Pilot and electric multicopter on their maiden flight

Thomas Senkel pilots e-volo’s manned multicopter on its maiden flight.

E-volo’s battery-powered, manned multicopter prototype is a long way from safety certification, but it was able to carry its designer-pilot, Thomas Senkel, aloft for a successful one-and-half-minute test flight at a German airstrip recently. You can watch video of the first flight at YouTube.

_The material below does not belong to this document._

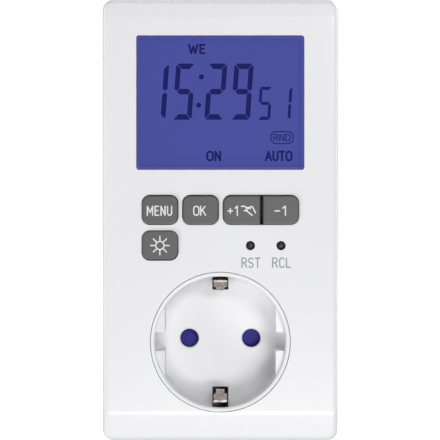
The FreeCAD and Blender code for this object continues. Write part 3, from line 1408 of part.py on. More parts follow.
def make_pin_clamp():
    depth = (CLAMP_FRONT, CLAMP_BACK)
    parts = [
        block(
            "clamp_bar", (f"-{PIN_X} - clamp_side", f"{PIN_X} + clamp_side"), depth,
            ("-clamp_half_height", "clamp_half_height"),
        ),
        block(
            "clamp_ears", ("-clamp_ear_half_width", "clamp_ear_half_width"), depth,
            ("-clamp_ear_half_height", "clamp_ear_half_height"),
        ),
    ]
    tools = [
        rod("clamp_right_hole", "pin_tail_radius + pin_gap", PIN_X, depth, "0"),
        rod("clamp_left_hole", "pin_tail_radius + pin_gap", f"-{PIN_X}", depth, "0"),
    ]
    for i, (x, z) in enumerate(CLAMP_PLACES, 1):
        tools.append(rod(f"clamp_screw_hole_{i}", "small_screw_radius + shank_gap", x, depth, z))
    keep(cut("pin_clamp", join("clamp_blank", parts), tools), "pin_clamp")


# Window, display and its light


def make_window():
    body = new_body("display_window_body")
    face = front_sketch(body, "window_face_outline", "window_sink")
    draw_rounded(
        face,
        ("-window_width / 2 + window_gap", "window_width / 2 - window_gap"),
        (f"{WINDOW_BOTTOM} + window_gap", f"{WINDOW_TOP} - window_gap"),
        "window_corner",
    )
    pad(body, "window_face", face, "front_wall - window_sink")
    flange = front_sketch(body, "window_flange_outline", "front_wall")
    draw_rectangle(
        flange,
        ("-window_width / 2 - window_flange", "window_width / 2 + window_flange"),
        (f"{WINDOW_BOTTOM} - window_flange", f"{WINDOW_TOP} + window_flange"),
    )
    pad(body, "window_flange", flange, "window_flange_thick")
    keep(body, "display_window")


def make_display():
    glass = block(
        "lcd_glass", (f"-{GLASS_SIDE}", GLASS_SIDE), (GLASS_FRONT, GLASS_BACK), (GLASS_LOW, GLASS_TOP)
    )
    keep(glass, "lcd_glass")
    depth = ("front_wall + window_flange_thick", "board_depth")
    inside = f"{GLASS_SIDE} + frame_gap"
    frame = block(
        "frame_outside", (f"-({inside} + frame_wall)", f"{inside} + frame_wall"), depth,
        (f"{GLASS_LOW} - frame_gap - frame_wall", FRAME_TOP),
    )
    opening = block(
        "frame_inside", (f"-({inside})", inside), depth,
        (f"{GLASS_LOW} - frame_gap", f"{GLASS_TOP} + frame_gap"),
    )
    keep(cut("display_frame", frame, [opening]), "display_frame")
    guide = block(
        "light_guide", (f"-{GLASS_SIDE} + guide_inset", GLASS_SIDE), (GLASS_BACK, "board_depth"),
        (f"{WINDOW_BOTTOM} - guide_bottom", GLASS_TOP),
    )
    keep(guide, "light_guide")
    side = f"{GLASS_SIDE} - contact_strip_side"
    low = f"{GLASS_LOW} + contact_strip_inset"
    strip = block("contact_strip_block", (f"-({side})", side), (GLASS_BACK, "board_depth"),
                  (low, f"{low} + contact_strip"))
    keep(strip, "elastomer_strip")
    lamps = []
    middle = f"{WINDOW_BOTTOM} + window_height / 2"
    left = f"-{GLASS_SIDE} + (guide_inset - led_wide) / 2"
    for i, step in enumerate((-1, 0, 1), 1):
        z = f"{middle} + {step} * led_pitch"
        lamps.append(block(
            f"backlight_led_{i}", (left, f"{left} + led_wide"), ("board_depth - led_high", "board_depth"),
            (f"{z} - led_tall / 2", f"{z} + led_tall / 2"),
        ))
    keep(group("backlight_leds", lamps), "backlight_leds")


# Control board and what it carries


def make_control_board():
    depth = ("board_depth", BOARD_BACK)
    tongue = "board_screw_top_x + board_screw_inset"
    board = join("control_board_blank", [
        block("control_board_main", (f"-{BOARD_SIDE}", BOARD_SIDE), depth, (BOARD_BOTTOM, BOARD_TOP)),
        block(
            "control_board_tongue", (f"-({tongue})", tongue), depth,
            (BOARD_BOTTOM, f"{BOARD_SCREW_TOP} + board_screw_inset"),
        ),
    ])
    holes = [
        rod(f"board_hole_{i}", "small_screw_radius + shank_gap", x, depth, z)
        for i, (x, z) in enumerate(BOARD_SCREW_PLACES, 1)
    ]
    keep(cut("control_board", board, holes), "control_board")
    chip = block(
        "controller_chip", ("-chip_size / 2", "chip_size / 2"), (BOARD_BACK, f"{BOARD_BACK} + chip_thick"),
        ("chip_z - chip_size / 2", "chip_z + chip_size / 2"),
    )
    keep(chip, "controller_chip")
    crystal = rod(
        "clock_crystal", "crystal_radius", "crystal_x", f"{BOARD_BACK} + crystal_radius",
        ("chip_z - crystal_length / 2", "chip_z + crystal_length / 2"),
    )
    keep(crystal, "clock_crystal")
    wide = (f"{RIBBON_X} - plug_block_wide / 2", f"{RIBBON_X} + plug_block_wide / 2")
    tall = (f"{RIBBON_Z} - plug_block_tall / 2", f"{RIBBON_Z} + plug_block_tall / 2")
    sockets = [
        block("control_side_socket", wide, (BOARD_BACK, f"{BOARD_BACK} + plug_block_high"), tall),
        block("power_side_socket", wide, (f"{POWER_FRONT} - plug_block_high", POWER_FRONT), tall),
    ]
    keep(group("ribbon_sockets", sockets), "ribbon_sockets")


def make_ribbon():
    """The flat cable between the boards, bowed upwards, drawn from the side."""
    body = new_body("ribbon_cable_body")
    sketch = side_sketch(body, "ribbon_outline")
    start = at_depth(f"{BOARD_BACK} + plug_block_high")
    end = at_depth(f"{POWER_FRONT} - plug_block_high")
    low = [
        (start, f"{RIBBON_Z} - ribbon_thick / 2"),
        (f"{start} * 0.75 + {end} * 0.25", f"{RIBBON_Z} - ribbon_thick / 2 + ribbon_bow * 0.7"),
        (f"{start} * 0.5 + {end} * 0.5", f"{RIBBON_Z} - ribbon_thick / 2 + ribbon_bow"),
        (f"{start} * 0.25 + {end} * 0.75", f"{RIBBON_Z} - ribbon_thick / 2 + ribbon_bow * 0.7"),
        (end, f"{RIBBON_Z} - ribbon_thick / 2"),
    ]
    high = [(y, f"{z} + ribbon_thick") for y, z in reversed(low)]
    draw_outline(sketch, low + high)
    both_ways(body, "ribbon_strip", sketch, "ribbon_wide")
    bind(body, "Placement.Base.x", RIBBON_X)
    keep(body, "ribbon_cable")


# Power board and what it carries


def standing(depth):
    """Depths of something of that height on the power board."""
    return (f"{POWER_FRONT} - ({depth})", POWER_FRONT)


def make_power_board():
    board = block(
        "power_board_blank", (f"-{POWER_SIDE}", POWER_SIDE), (POWER_FRONT, POWER_BACK),
        (POWER_BOTTOM, POWER_TOP),
    )
    holes = [
        rod(f"power_hole_{i}", "small_screw_radius + shank_gap", x, (POWER_FRONT, POWER_BACK), z)
        for i, (x, z) in enumerate(POWER_SCREW_PLACES, 1)
    ]
    keep(cut("power_board", board, holes), "power_board")
    film = block(
        "dropper_capacitor", ("film_x - film_wide / 2", "film_x + film_wide / 2"), standing("film_high"),
        ("film_z - film_tall / 2", "film_z + film_tall / 2"),
    )
    keep(film, "dropper_capacitor")
    keep(rod("smoothing_capacitor", "can_radius", "can_x", standing("can_high"), "can_z"),
         "smoothing_capacitor")
    disc = rod(
        "varistor", "disc_radius", ("disc_x - disc_thick / 2", "disc_x + disc_thick / 2"),
        f"{POWER_FRONT} - disc_radius", "disc_z",
    )
    keep(disc, "varistor")
    fuse = rod(
        "fusible_resistor", "fuse_radius", "fuse_x", f"{POWER_FRONT} - fuse_radius",
        ("fuse_z - fuse_length / 2", "fuse_z + fuse_length / 2"),
    )
    keep(fuse, "fusible_resistor")
    diodes = [
        rod(
            f"rectifier_diode_{i}", "diode_radius", f"diode_x + {step} * diode_pitch",
            f"{POWER_FRONT} - diode_radius",
            ("diode_z - diode_length / 2", "diode_z + diode_length / 2"),
        )
        for i, step in enumerate((-1.5, -0.5, 0.5, 1.5), 1)
    ]
    keep(group("rectifier_diodes", diodes), "rectifier_diodes")
    keep(rod("backup_battery", "cell_radius", "cell_x", standing("cell_high"), "cell_z"),
         "backup_battery")
    reach = "cell_x + cell_radius + tab_reach"
    tab_back = f"{POWER_FRONT} - cell_high"
    tab = [
        block(
            "tab_over", ("cell_x", reach), (f"{tab_back} - tab_thick", tab_back),
            ("cell_z - tab_half_width", "cell_z + tab_half_width"),
        ),
        block(
            "tab_down", (f"{reach} - tab_thick", reach), standing("cell_high + tab_thick"),
            ("cell_z - tab_half_width", "cell_z + tab_half_width"),
        ),
    ]
    keep(join("battery_tab", tab), "battery_tab")


# Relay: base, cover, coil and the armature that its coil pulls

RELAY_FRONT = f"({POWER_FRONT} - relay_high)"
BASE_FRONT = f"({POWER_FRONT} - relay_base)"
COIL_X = "(relay_x + coil_x)"
COIL_BACK = f"({BASE_FRONT} - yoke_thick)"
COIL_FRONT = f"({COIL_BACK} - coil_length)"
YOKE_X = f"({COIL_X} - coil_bobbin - yoke_thick)"
ARMATURE_BACK = f"({COIL_FRONT} - armature_gap)"
HINGE_DEPTH = f"({ARMATURE_BACK} + armature_hinge_gap)"


def make_relay():
    x = ("relay_x - relay_wide / 2", "relay_x + relay_wide / 2")
    z = ("relay_z - relay_tall / 2", "relay_z + relay_tall / 2")
    inset = "relay_wall + relay_gap"
    base = block(
        "relay_base_block", (f"{x[0]} + {inset}", f"{x[1]} - ({inset})"), standing("relay_base"),
        (f"{z[0]} + {inset}", f"{z[1]} - ({inset})"),
    )
    keep(base, "relay_base")
    hollow = block(
        "relay_hollow", (f"{x[0]} + relay_wall", f"{x[1]} - relay_wall"),
        (f"{RELAY_FRONT} + relay_wall", POWER_FRONT),
        (f"{z[0]} + relay_wall", f"{z[1]} - relay_wall"),
    )
    cover = block("relay_outside", x, standing("relay_high"), z)
    keep(cut("relay_cover", cover, [hollow]), "relay_cover")
    bobbin = [
        rod("bobbin_tube", "coil_core + coil_tube", COIL_X, (COIL_FRONT, COIL_BACK), "relay_z"),
        rod("bobbin_front", "coil_bobbin", COIL_X, (COIL_FRONT, f"{COIL_FRONT} + coil_flange"), "relay_z"),
        rod("bobbin_back", "coil_bobbin", COIL_X, (f"{COIL_BACK} - coil_flange", COIL_BACK), "relay_z"),
    ]
    bore = rod("bobbin_bore", "coil_core", COIL_X, (COIL_FRONT, COIL_BACK), "relay_z")
    keep(cut("relay_bobbin", join("bobbin_blank", bobbin), [bore]), "relay_bobbin")
    between = (f"{COIL_FRONT} + coil_flange", f"{COIL_BACK} - coil_flange")
    winding = rod("winding_outside", "coil_winding", COIL_X, between, "relay_z")
    inside = rod("winding_inside", "coil_core + coil_tube", COIL_X, between, "relay_z")
    keep(cut("relay_winding", winding, [inside]), "relay_winding")
    tall = ("relay_z - yoke_half_height", "relay_z + yoke_half_height")
    yoke = [
        rod("relay_core", "coil_core", COIL_X, (COIL_FRONT, COIL_BACK), "relay_z"),
        block("yoke_foot", (YOKE_X, f"{COIL_X} + coil_core"), (COIL_BACK, BASE_FRONT), tall),
        block("yoke_side", (YOKE_X, f"{YOKE_X} + yoke_thick"), (HINGE_DEPTH, BASE_FRONT), tall),
    ]
    keep(join("relay_yoke", yoke), "relay_yoke")
    armature = block(
        "relay_armature_plate", (YOKE_X, f"{COIL_X} + coil_bobbin"),
        (f"{ARMATURE_BACK} - armature_thick", ARMATURE_BACK), tall,
    )
    keep(armature, "relay_armature")


# Build every sub-part

make_front_cover()
make_rear_shell()
make_plug_body()
make_socket_insert()
make_window()
key_middles = {name: (make_key(name, left, right, row, rounded), row)
               for name, left, right, row, rounded in KEYS}
for name, middle in SMALL_KEYS:
    make_small_key(name, middle)
    key_middles[name] = (middle, LOW_ROW)
for name, (middle, row) in key_middles.items():
    make_dome(name, middle, row)
make_display()
make_control_board()
make_ribbon()
make_power_board()
make_relay()
make_shutter()
make_shutter_spring()
make_contact_carrier()
make_earth_clips()
make_leads()
make_plug_earth_strap()
make_pin("live_pin", "")
make_pin("neutral_pin", "-")
make_pin_clamp()
screw_set("case_screws", [
    (CASE_SCREW, "case_screw_length", CASE_SCREW_PLACES, "case_head_seat", False),
])
screw_set("board_screws", [
    (SMALL_SCREW, "board_screw_length", BOARD_SCREW_PLACES, BOARD_BACK, False),
    (SMALL_SCREW, "board_screw_length", POWER_SCREW_PLACES, POWER_FRONT, True),
])
screw_set("inner_screws", [
    (SMALL_SCREW, "small_screw_length", EAR_PLACES, "ear_depth + ear_thick", False),
    (SMALL_SCREW, "small_screw_length", POST_PLACES, CARRIER_BACK, False),
    (SMALL_SCREW, "small_screw_length", CLAMP_PLACES, CLAMP_FRONT, True),
])
doc.recompute()

# Check every object and write one file for each sub-part

for thing in doc.Objects:
    if "Invalid" in thing.State or "Error" in thing.State:
        raise RuntimeError(f"{thing.Name} failed: {thing.State}")
os.makedirs("parts", exist_ok=True)
for thing in PIECES:
    shape = thing.Shape
    if shape.isNull() or not shape.isValid() or not shape.Solids:
        raise RuntimeError(f"{thing.Label} has no valid solid")
    shape.exportStep(f"parts/{thing.Label}.step")
print(len(PIECES), "sub-parts")
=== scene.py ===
import json
import math

import bmesh
import bpy
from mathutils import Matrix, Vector


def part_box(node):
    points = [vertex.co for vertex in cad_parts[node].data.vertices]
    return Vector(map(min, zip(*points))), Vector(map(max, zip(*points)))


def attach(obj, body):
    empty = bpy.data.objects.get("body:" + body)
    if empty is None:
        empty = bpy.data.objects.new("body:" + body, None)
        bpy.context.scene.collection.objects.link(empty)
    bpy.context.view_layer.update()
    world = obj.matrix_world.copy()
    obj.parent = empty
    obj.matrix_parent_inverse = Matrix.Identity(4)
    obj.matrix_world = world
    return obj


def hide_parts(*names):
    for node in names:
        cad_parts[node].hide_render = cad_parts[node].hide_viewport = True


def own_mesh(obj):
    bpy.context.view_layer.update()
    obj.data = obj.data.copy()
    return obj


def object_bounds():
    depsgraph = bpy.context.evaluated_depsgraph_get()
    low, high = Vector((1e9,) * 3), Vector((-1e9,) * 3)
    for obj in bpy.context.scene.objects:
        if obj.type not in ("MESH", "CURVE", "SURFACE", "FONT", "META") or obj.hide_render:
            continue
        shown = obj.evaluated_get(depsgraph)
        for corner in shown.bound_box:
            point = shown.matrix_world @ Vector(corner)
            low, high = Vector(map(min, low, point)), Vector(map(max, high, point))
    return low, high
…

Senkel controlled the multicopter with a hobbyist radio control transmitter perched in his lap while sitting atop a balance ball shock absorber amidst a whirring array of 16 rotors driven by small three-phase electric motors. Each motor was powered by a pair of six-cell, 25-volt lithium polymer batteries, each of approximately five amp-hours capacity. A three-phase electronic speed controller provided the pulse-width-modulated drive for each motor.

Multicopter rotor, motor, motor drive, and battery.

Rotor, three-phase motor, motor drive (far left), and lithium polymer battery (bottom).



"The flight characteristics are good natured,” said Senkel. “Without any steering input, it would just hover there on the spot."

e-volo plans to manufacture multicopters for sale to the public, claiming “This could be the future of flight, piloting a device as simple as a car.”